Why do I have a feeling that this isn't the first time Tyler & James have been in the above position? Hee!
Sarah and her robo leg wrestle with an alligator while Peter's crotch looks on. Sarah's leg seems to be doing ok today. Peter's still being a whining bitch. I think it's time for Sarah to put on her "baseball bat" leg accessory and whack him across the head!
I think Tyler & James are planning a bank robbery or something. What's with the handkerchiefs??

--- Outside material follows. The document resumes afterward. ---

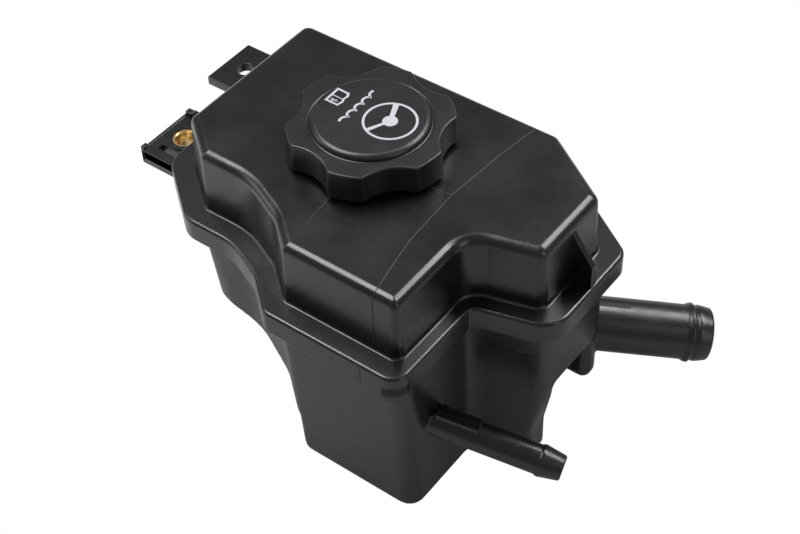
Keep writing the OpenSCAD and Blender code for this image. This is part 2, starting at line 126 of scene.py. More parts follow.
def lower_outline(foot):
    reach = FOOT_REACH if foot else [LOWER_STEP] * 11
    return outline(CORNERS, reach, followed(WALL_RADII, LOWER_STEP), 8)


def level(points, z):
    """Plan points lifted to a height."""
    return np.column_stack((points, np.full(len(points), z)))


def circle_like(points, radius):
    """Circle with one point in the direction of each outline point, so that the two join without crossing."""
    angles = np.arctan2(points[:, 1], points[:, 0])
    return np.column_stack((np.cos(angles), np.sin(angles))) * radius


# Meshes

def new_piece(name, points, faces, material, body, smooth=True, slot=None):
    """A mesh object from points in mm that rides on a body."""
    mesh = bpy.data.meshes.new(name)
    mesh.from_pydata([tuple(p) for p in (np.asarray(points, float) - ORIGIN) * MM], [], faces)
    mesh.validate()
    piece = bpy.data.objects.new(name, mesh)
    bpy.context.scene.collection.objects.link(piece)
    mesh.materials.append(material)
    mesh.polygons.foreach_set("use_smooth", [smooth] * len(mesh.polygons))
    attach(piece, body)
    return piece


def weighted(piece, sharp=None):
    """Flat faces stay flat beside rounded edges. Edges steeper than the sharp angle break the shading."""
    if sharp is not None:
        work = bmesh.new()
        work.from_mesh(piece.data)
        for edge in work.edges:
            edge.smooth = len(edge.link_faces) == 2 and edge.calc_face_angle(0) < math.radians(sharp)
        work.to_mesh(piece.data)
        work.free()
    normals = piece.modifiers.new("normals", "WEIGHTED_NORMAL")
    normals.keep_sharp = True
    normals.weight = 80
    return piece


def soften(piece, width, angle=35, segments=3):
    """Rounds the edges that are steeper than an angle; width in mm."""
    bevel = piece.modifiers.new("edges", "BEVEL")
    bevel.width = width * MM
    bevel.segments = segments
    bevel.limit_method = "ANGLE"
    bevel.angle_limit = math.radians(angle)
    bevel.use_clamp_overlap = True
    bevel.harden_normals = False
    return weighted(piece)


def ring_stack(rings, closed=False, foot_cap=False, top_cap=False):
    """Points and quads through a list of rings with the same number of points."""
    n = len(rings[0])
    points = np.concatenate(rings)
    faces = []
    for k in range(len(rings) if closed else len(rings) - 1):
        a, b = k * n, ((k + 1) % len(rings)) * n
        faces += [(a + i, a + (i + 1) % n, b + (i + 1) % n, b + i) for i in range(n)]
    if foot_cap:
        faces.append(tuple(reversed(range(n))))
    if top_cap:
        faces.append(tuple(range((len(rings) - 1) * n, len(rings) * n)))
    return points, faces


def lathe(profile, segments=72, closed=True):
    """Points and faces of a turned form about Z from [radius, height] pairs."""
    angles = np.arange(segments) * 2 * math.pi / segments
    rings = [np.column_stack((r * np.cos(angles), r * np.sin(angles), np.full(segments, z))) for r, z in profile]
    return ring_stack(rings, closed=closed)


def arc_profile(centre, radius, start, end, steps=5):
    """Points on an arc of a profile, angles in degrees."""
    angles = np.radians(np.linspace(start, end, steps + 1))
    return [(centre[0] + radius * math.cos(a), centre[1] + radius * math.sin(a)) for a in angles]


def prism(loops, low, high):
    """Solid plate from an outer loop and its holes, between two heights."""
    flat = [tuple(p) for loop in loops for p in loop]
    triangles = tessellate_polygon([[Vector((x, y, 0)) for x, y in loop] for loop in loops])
    count = len(flat)
    points = [(x, y, low) for x, y in flat] + [(x, y, high) for x, y in flat]
    faces = []
    for a, b, c in triangles:
        turn = np.cross(np.subtract(flat[b], flat[a]), np.subtract(flat[c], flat[a]))
        if turn < 0:
            b, c = c, b
        faces += [(c, b, a), (count + a, count + b, count + c)]
    start = 0
    for number, loop in enumerate(loops):
        n = len(loop)
        area = sum(loop[i][0] * loop[(i + 1) % n][1] - loop[(i + 1) % n][0] * loop[i][1] for i in range(n))
        forward = (area > 0) == (number == 0)
        for i in range(n):
            a, b = start + i, start + (i + 1) % n
            faces.append((a, b, count + b, count + a) if forward else (b, a, count + a, count + b))
        start += n
    return np.array(points), faces


def circle(x, y, radius, count=32):
    return [(x + radius * math.cos(2 * math.pi * k / count), y + radius * math.sin(2 * math.pi * k / count))
            for k in range(count)]


def box_loop(x0, y0, x1, y1):
    return [(x0, y0), (x1, y0), (x1, y1), (x0, y1)]


def aimed(points, root, swing, dip):
    """Points of a form about Z, moved so that its Z runs from the root in a stub's direction."""
    s, d = math.radians(swing), math.radians(dip)
    way = np.array((math.cos(s) * math.cos(d), math.sin(s) * math.cos(d), -math.sin(d)))
    side = np.array((-math.sin(s), math.cos(s), 0))
    up = np.cross(way, side)
    points = np.asarray(points, float)
    return np.array(root) + points[:, :1] * side + points[:, 1:2] * up + points[:, 2:] * way


# Fields: distances that blend into moulded fillets, and their surface as quads

def polygon_distance(x, y, polygon):
    """Signed distance to a closed polygon, negative inside."""
    x, y = np.broadcast_arrays(x, y)
    best = np.full(x.shape, 1e12)
    inside = np.zeros(x.shape, bool)
    for (x1, y1), (x2, y2) in zip(polygon, np.roll(polygon, -1, axis=0)):
        ex, ey = x2 - x1, y2 - y1
        px, py = x - x1, y - y1
        along = np.clip((px * ex + py * ey) / (ex * ex + ey * ey), 0, 1)
        best = np.minimum(best, (px - along * ex) ** 2 + (py - along * ey) ** 2)
        if y1 != y2:
            inside ^= ((y1 > y) != (y2 > y)) & (px < py * ex / ey)
    return np.where(inside, -1.0, 1.0) * np.sqrt(best)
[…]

They next have to take a driving test in the crazy Chennai traffic. The instructor tells Peter that if he sees animals, children or women with fake legs in the road, he's supposed to honk the horn. And I love how those instructions aren't good enough. The instructor has to demonstrate how to honk a horn. Guess the producers must have told the instructor about David and Mary being a bit slow. The guy riding with Peter in the car tells Peter "Don't drive crazy!" Well, at least the guy got Peter's real name "Crazy" correct.
Peter & Sarah are first to reach the pitstop. They now have a leg up on the others. :)
Tyler & James do the painstaking rice task that takes forever. Why didn't they do the alligator? Oh wait, I know. Nobody wants to be wrangling a alligator during an acid trip!
The boys get done before David & Mary, who end up in last place. But it's non-elimination leg. Dang! And in a strange twist, they get to keep their money, but have to come in first place on the next leg or incur a 30 minute penalty. Poor hicks.
In a way, I kinda would like them to win the race, if only so that Mary can get some new teeth. Girl has a serious need for some new grillz. Ick!